Time in Yerevan: 11:07,   2 May 2024

Turkey can't easily confess that it has been lying to its people for 99 years: Uğur Ümit Üngör

Turkey can't easily confess that it has been lying to its people for 99 years: Uğur Ümit Üngör

YEREVAN, APRIL 24, ARMENPRESS. It would definitely not be easier for Turkey to recognize the genocide. “Armenpress” News Agency introduces an interview with prominent Turkish historian, Professor at the Holocaust and Genocide Studies centre Dr. Uğur Ümit Üngör.

- Turkey makes huge efforts to block the process of international recognition of the Armenian Genocide. Turkey gives strict response to the statements of representatives of various countries on the Armenian Genocide. Don’t You think that it would be easier for Turkey to face with history and recognize the Armenian Genocide?
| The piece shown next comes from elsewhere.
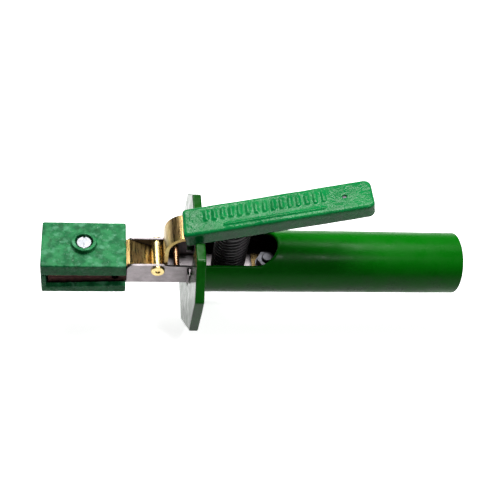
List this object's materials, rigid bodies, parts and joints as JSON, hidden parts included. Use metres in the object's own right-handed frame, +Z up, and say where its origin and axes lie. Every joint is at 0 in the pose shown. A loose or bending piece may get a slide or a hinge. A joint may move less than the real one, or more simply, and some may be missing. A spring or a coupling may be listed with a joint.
{
  "type": "welding electrode holder",
  "caption": "Lever-operated welding electrode holder: sprung copper jaws in insulated blocks, square guard plate, tubular handle with a cable socket inside.",
  "frame": {"origin": "middle of the cross groove in which the jaws grip the rod, on the handle tube's axis", "axes": "+X towards the rear of the handle, +Y across the jaws, +Z up towards the lever"},
  "size_m": [0.2406, 0.0802, 0.1005],
  "materials": {
    "tube_plastic": "glossy green moulded tube",
    "guard_plastic": "glossy green moulded plate",
    "grip_plastic": "glossy bright green moulding",
    "head_fibre": "mottled green fibre moulding with light scuffs",
    "zinc_steel": "grey zinc-plated sheet steel",
    "gold_steel": "yellow-passivated spring steel strip",
    "pin_brass": "yellow plated rivet",
    "pin_copper": "copper-coloured pin",
    "jaw_copper": "brown cast copper alloy",
    "steel_rivets": "plain steel",
    "bright_zinc": "bright zinc-plated steel",
    "dark_pin": "dark steel",
    "spring_black": "black oiled spring wire",
    "socket_brass": "machined brass"
  },
  "bodies": {
    "frame": {"handle_tube": "tube_plastic", "guard_plate": "guard_plastic", "lower_insulator": "head_fibre", "body_channel": "zinc_steel", "pivot_pin": "pin_brass", "cross_pin": "pin_copper", "lower_jaw": "jaw_copper", "lower_jaw_rivets": "steel_rivets", "lower_insulator_screw": "bright_zinc", "lever_spring": "spring_black", "spring_seat": "zinc_steel", "handle_screw": "bright_zinc", "saddle_block": "zinc_steel", "cable_socket": "socket_brass", "socket_set_screws": "steel_rivets", "terminal_bolt": "bright_zinc", "terminal_washer": "bright_zinc", "terminal_nut": "bright_zinc"},
    "lever": {"lever_arm": "gold_steel", "lever_grip": "grip_plastic", "grip_pin": "dark_pin", "spring_stud": "zinc_steel", "upper_jaw": "jaw_copper", "upper_jaw_rivets": "steel_rivets", "upper_insulator": "head_fibre", "upper_insulator_screw": "bright_zinc"}
  },
  "joints": [
    {"name": "lever_pivot", "type": "hinge", "parent": "frame", "child": "lever", "pos_m": [0.0236, 0, 0.0034], "axis": [0, 1, 0], "range_deg": [0, 15], "stiffness_Nm_per_rad": 8, "springref_deg": -34.38, "deforming": ["lever_spring"]}
  ]
}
- It would definitely not be easier for Turkey to recognize the genocide. How do you explain to your population that you've been lying to them for 99 years? On the other hand, if Abdullah Gül or Recep Tayyip Erdogan would fly to Yerevan, lay a wreath at Tsitsernakapert, and make a kneefall (like Willy Brandt), they would certainly get a Nobel Prize for Peace. So even if the incentives are strong, the internal pressures are too high for Turkish politicians to recognize the genocide.

- Do you think that Turkey’s denialism policy can be changed? And if yes, when and how can it happen?

- Good question, but this is about the future; as a historian, I hardly feel qualified to answer it.

- Do You think that Turkey’s denialism policy is only a matter of politics or it has economic motives as well, as the Armenians were deprived of their property in the result of the Genocide?

- The Turkish denial of the Armenian genocide can be interpreted through at least six prisms: politics, sociology, psychology, economics, gender, and mnemonics. Politically, it seems rather obvious that the Turkish government, through cold Machiavellian calculation, has reached the conclusion that acknowledging the genocide would generate a net power loss. Nationalist and populist opposition politicians would capitalize on any expressions of acknowledgement or apology. Sociologically, the denial of the genocide is fortified through peer pressure in the Turkish academic culture. Disagreeing with denialist arguments in the public sphere or denouncing anti-Armenian publications requires a strong, independent will to withstand group conformism. Psychologically, genocide acknowledgement would have to overcome the barrier of ordinary Turks’ guilty conscience. Acknowledgement of the crime as a huge injustice would involve a moral restructuring so fundamental that the mind resists it out of self-preservation.  Third, the logical extension of the political argument is economic self-interest. Acknowledgement would most certainly entail restitution, reparation, and compensation to the few survivors and their descendants. The Turkish government most likely perceives this as a risky Pandora’s box.

- Do You have new works on the Armenian Genocide?

- Not really. I feel I have done my bit for the study of the Armenian genocide, and I have now moved on to a broader research project on perpetrators in mass violence.